▶ Source data:
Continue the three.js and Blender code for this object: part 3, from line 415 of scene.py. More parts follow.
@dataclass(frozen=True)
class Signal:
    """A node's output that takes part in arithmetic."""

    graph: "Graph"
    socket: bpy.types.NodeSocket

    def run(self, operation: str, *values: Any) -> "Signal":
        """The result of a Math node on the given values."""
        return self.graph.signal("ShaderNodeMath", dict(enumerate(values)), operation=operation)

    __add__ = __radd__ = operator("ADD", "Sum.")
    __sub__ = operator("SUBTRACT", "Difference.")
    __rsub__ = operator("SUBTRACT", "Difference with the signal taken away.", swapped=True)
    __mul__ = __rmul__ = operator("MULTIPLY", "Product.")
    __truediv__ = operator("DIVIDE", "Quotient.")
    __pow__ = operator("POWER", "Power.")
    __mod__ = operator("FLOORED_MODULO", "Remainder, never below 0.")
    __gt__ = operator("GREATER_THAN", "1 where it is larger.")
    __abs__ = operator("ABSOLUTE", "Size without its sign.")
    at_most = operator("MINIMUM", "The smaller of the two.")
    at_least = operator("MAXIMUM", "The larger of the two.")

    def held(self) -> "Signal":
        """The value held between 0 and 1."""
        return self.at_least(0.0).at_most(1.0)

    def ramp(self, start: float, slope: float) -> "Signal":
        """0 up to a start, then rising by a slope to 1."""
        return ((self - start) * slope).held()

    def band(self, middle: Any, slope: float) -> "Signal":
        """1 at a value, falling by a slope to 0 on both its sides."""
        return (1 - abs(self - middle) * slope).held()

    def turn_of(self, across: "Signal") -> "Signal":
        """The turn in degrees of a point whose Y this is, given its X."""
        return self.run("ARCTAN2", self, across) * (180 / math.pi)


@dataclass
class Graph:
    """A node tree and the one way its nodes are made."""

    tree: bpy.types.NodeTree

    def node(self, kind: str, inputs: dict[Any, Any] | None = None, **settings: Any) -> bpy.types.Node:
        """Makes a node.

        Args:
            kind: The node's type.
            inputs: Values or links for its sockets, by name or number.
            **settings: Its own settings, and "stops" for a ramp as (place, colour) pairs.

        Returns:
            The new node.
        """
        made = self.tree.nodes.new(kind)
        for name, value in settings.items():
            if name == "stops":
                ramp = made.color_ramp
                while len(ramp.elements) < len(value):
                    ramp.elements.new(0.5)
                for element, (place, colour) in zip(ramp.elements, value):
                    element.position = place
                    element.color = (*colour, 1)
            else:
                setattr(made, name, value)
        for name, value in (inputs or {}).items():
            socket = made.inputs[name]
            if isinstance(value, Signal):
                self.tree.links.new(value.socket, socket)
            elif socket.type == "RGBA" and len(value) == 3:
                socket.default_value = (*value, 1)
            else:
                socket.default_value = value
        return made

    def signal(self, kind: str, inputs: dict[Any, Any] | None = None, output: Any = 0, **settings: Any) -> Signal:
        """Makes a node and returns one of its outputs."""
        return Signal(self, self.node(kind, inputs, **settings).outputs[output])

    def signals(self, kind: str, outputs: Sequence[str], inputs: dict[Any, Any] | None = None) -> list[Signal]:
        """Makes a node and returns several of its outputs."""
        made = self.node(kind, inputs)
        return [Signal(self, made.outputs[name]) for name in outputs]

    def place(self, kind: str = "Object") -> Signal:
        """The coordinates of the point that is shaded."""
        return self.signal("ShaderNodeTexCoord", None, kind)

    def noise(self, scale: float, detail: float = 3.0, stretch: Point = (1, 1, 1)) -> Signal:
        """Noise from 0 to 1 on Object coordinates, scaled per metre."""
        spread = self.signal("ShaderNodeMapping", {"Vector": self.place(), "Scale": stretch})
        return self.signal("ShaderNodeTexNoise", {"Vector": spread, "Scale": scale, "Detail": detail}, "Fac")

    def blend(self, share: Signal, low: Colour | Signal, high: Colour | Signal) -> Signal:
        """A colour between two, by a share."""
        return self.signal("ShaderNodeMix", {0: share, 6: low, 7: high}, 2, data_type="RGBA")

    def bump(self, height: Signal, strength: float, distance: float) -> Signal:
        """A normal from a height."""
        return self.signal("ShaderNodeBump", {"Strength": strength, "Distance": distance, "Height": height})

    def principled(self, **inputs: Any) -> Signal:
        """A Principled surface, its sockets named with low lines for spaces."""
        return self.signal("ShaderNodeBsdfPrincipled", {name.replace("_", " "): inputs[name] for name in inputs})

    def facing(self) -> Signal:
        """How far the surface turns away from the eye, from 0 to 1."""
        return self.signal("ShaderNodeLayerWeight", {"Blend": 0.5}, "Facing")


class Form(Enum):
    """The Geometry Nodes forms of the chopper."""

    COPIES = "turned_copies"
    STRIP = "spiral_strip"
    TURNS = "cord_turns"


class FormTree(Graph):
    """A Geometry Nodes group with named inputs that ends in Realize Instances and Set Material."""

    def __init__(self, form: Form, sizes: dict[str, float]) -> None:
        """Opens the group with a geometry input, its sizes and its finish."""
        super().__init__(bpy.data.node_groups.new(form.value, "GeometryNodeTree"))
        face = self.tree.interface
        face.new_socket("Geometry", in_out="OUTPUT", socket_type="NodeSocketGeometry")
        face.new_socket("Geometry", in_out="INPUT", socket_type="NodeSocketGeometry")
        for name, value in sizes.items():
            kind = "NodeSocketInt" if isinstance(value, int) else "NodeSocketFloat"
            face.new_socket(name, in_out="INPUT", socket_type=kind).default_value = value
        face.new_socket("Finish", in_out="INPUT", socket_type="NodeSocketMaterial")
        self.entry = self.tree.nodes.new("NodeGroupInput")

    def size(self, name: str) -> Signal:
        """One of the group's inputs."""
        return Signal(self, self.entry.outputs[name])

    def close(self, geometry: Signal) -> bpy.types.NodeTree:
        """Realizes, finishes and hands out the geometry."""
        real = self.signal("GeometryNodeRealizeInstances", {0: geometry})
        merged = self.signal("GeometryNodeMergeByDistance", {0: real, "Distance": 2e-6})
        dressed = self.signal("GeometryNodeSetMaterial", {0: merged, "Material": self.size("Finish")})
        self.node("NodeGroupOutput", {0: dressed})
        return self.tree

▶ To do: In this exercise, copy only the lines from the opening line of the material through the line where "socket: bpy.types.NodeSocket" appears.

▶ Result:
Continue the three.js and Blender code for this object: part 3, from line 415 of scene.py. More parts follow.
@dataclass(frozen=True)
class Signal:
    """A node's output that takes part in arithmetic."""

    graph: "Graph"
    socket: bpy.types.NodeSocket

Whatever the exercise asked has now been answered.